Ghana Ambassador to Belgium
- Incumbent
- Assumed office 2019
- President: Nana Akuffo-Addo

Personal details
- Born: Ghana
- Alma mater: BPP Law School; Ghana School of Law; Oxford University; University of Ghana; OLA Secondary School;
- Occupation: Ambassador, Ghana’s Permanent Representative to The European Union
- Profession: Lawyer

= Harriet Sena Siaw-Boateng =

Representative

Harriet Sena Siaw-Boateng was the Ambassador to Belgium and Ghana’s Permanent Representative to The European Union. She was commissioned by President Nana Addo Dankwa Akufo-Addo from February 1, 2019 until September 22, 2023. Harriet Boateng is a barrister and solicitor of the Supreme Court of Ghana.

== Education ==
Harriet Boateng had her G.C.E. '0' Level education at Achimota, 1986. In 1988, she had her G.C.E. 'A' Level at OLA Secondary School.

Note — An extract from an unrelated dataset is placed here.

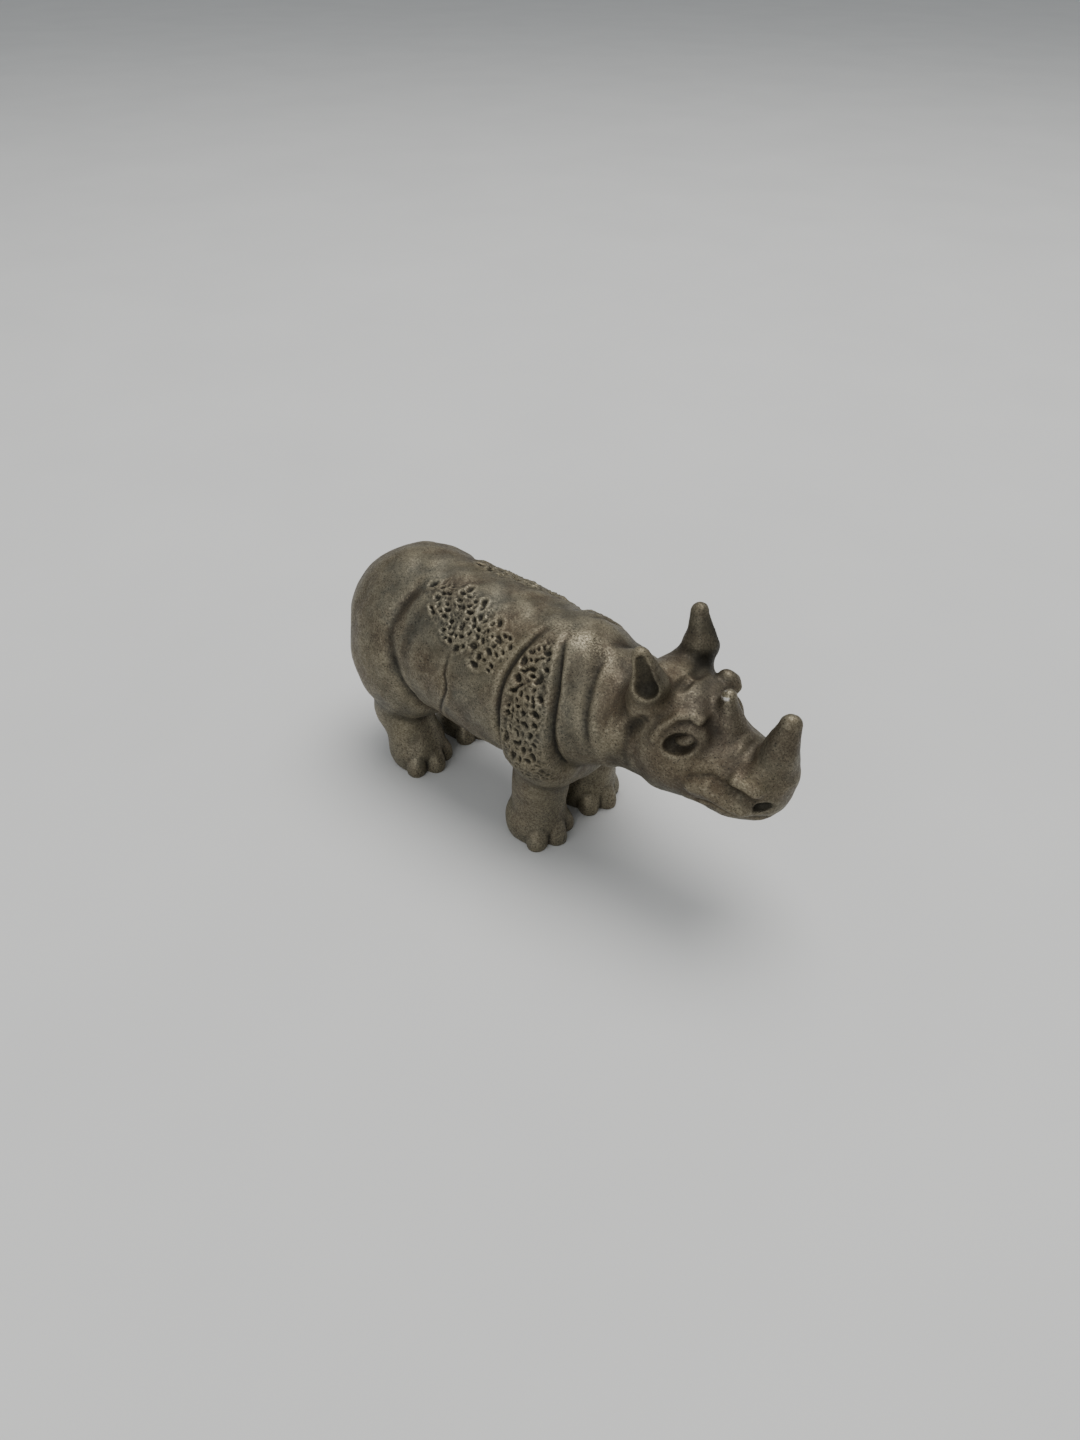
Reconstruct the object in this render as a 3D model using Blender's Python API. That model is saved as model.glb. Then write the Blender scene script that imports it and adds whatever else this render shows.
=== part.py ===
"""Small cast rhinoceros with skin folds, pitted hide and two horns, standing on its four feet.

The whole animal is one solid casting. Its form is put together from rounded masses, folds and pits
whose sizes are shares of its own length; it is then cut flat under the feet.
"""
import bmesh
import bpy
import numpy as np

# Driving size, in metres: from the rump to the tip of the nose
FIGURE_LENGTH = 0.059
# Every size below is in fifty-ninths of that length
UNIT = FIGURE_LENGTH / 59.0
GRID_STEP = 0.24
FACE_COUNT = 9700
SOLE_CUT = 0.04

# Standing points of the legs; the legs of the left side mirror those of the right
HIND_X, FORE_X, LEG_Y = -18.9, 0.9, 4.2
FORE_STEP = 0.6
FOOT_HALF, TOE_REACH, TOE_HALF = 3.3, 2.6, 1.3
TOE_TURNS = (-48, 2, 54)
BARREL_HALF_WIDE, BARREL_HALF_HIGH = 9.1, 8.8
SLEEVE_HALF_WIDE, SLEEVE_HALF_HIGH = 9.25, 9.1
NOSE_HORN = ((26.9, 0, 21.2), (27.75, 0, 27.1), 2.45, 1.1)
BROW_HORN = ((21.9, 0, 22.0), (21.1, 0, 27.0), 2.2, 0.8)
EYE, EYE_PITCH = (19.4, 4.7, 23.2), 27
NOSTRIL = (28.0, 2.9, 18.75)

# Skin folds as seen from the side: height and place along the body, from the top down
THIGH_FOLD = ((26.6, -15.9), (24.8, -17.0), (22.6, -17.7), (20.0, -17.5), (17.5, -16.6), (14.3, -15.4),
              (11.2, -14.2))
SHOULDER_REAR = ((27.5, 0.6), (26.2, 0.0), (25.2, -0.7), (23.6, -1.1), (21.0, -1.0), (17.5, -0.8),
                 (13.0, -0.9))
SHOULDER_FRONT = ((27.0, 3.2), (24.9, 4.5), (22.8, 5.3), (20.2, 5.9), (17.5, 6.3), (14.6, 6.8))
NECK_FOLD = ((26.4, 6.9), (25.5, 7.3), (24.7, 7.7), (23.8, 8.0), (22.7, 8.5), (21.5, 9.2), (19.6, 9.8))
FLANK_CREASE = ((19.6, -8.2), (17.6, -8.6), (15.8, -9.5), (14.2, -10.1))
# Curve, lean from the top at which it starts, depth, width and lip (above zero: raised in front of it)
SKIN_FOLDS = ((THIGH_FOLD, 14, 0.35, 0.85, 0.15), (SHOULDER_REAR, 12, 0.4, 0.42, 0.2),
              (SHOULDER_FRONT, 10, 0.4, 0.34, -0.12), (NECK_FOLD, -4, 0.28, 0.5, 0.08),
              (FLANK_CREASE, 50, 0.18, 0.28, 0.05))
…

She has since furthered her education at the University of Ghana, Oxford University, UK and BPP Law School, England studying B.A. (Hons) French And Linguistics, International Relations and Diplomatic Practice and Legal Practice respectively. She obtained her certificate to practice law at the Ghana School of Law in 2016.

== Career ==
On the first of February 2019, Harriet Boateng was commissioned as the Ambassador-designate to Belgium and Ghana’s Permanent Representative to The European Union.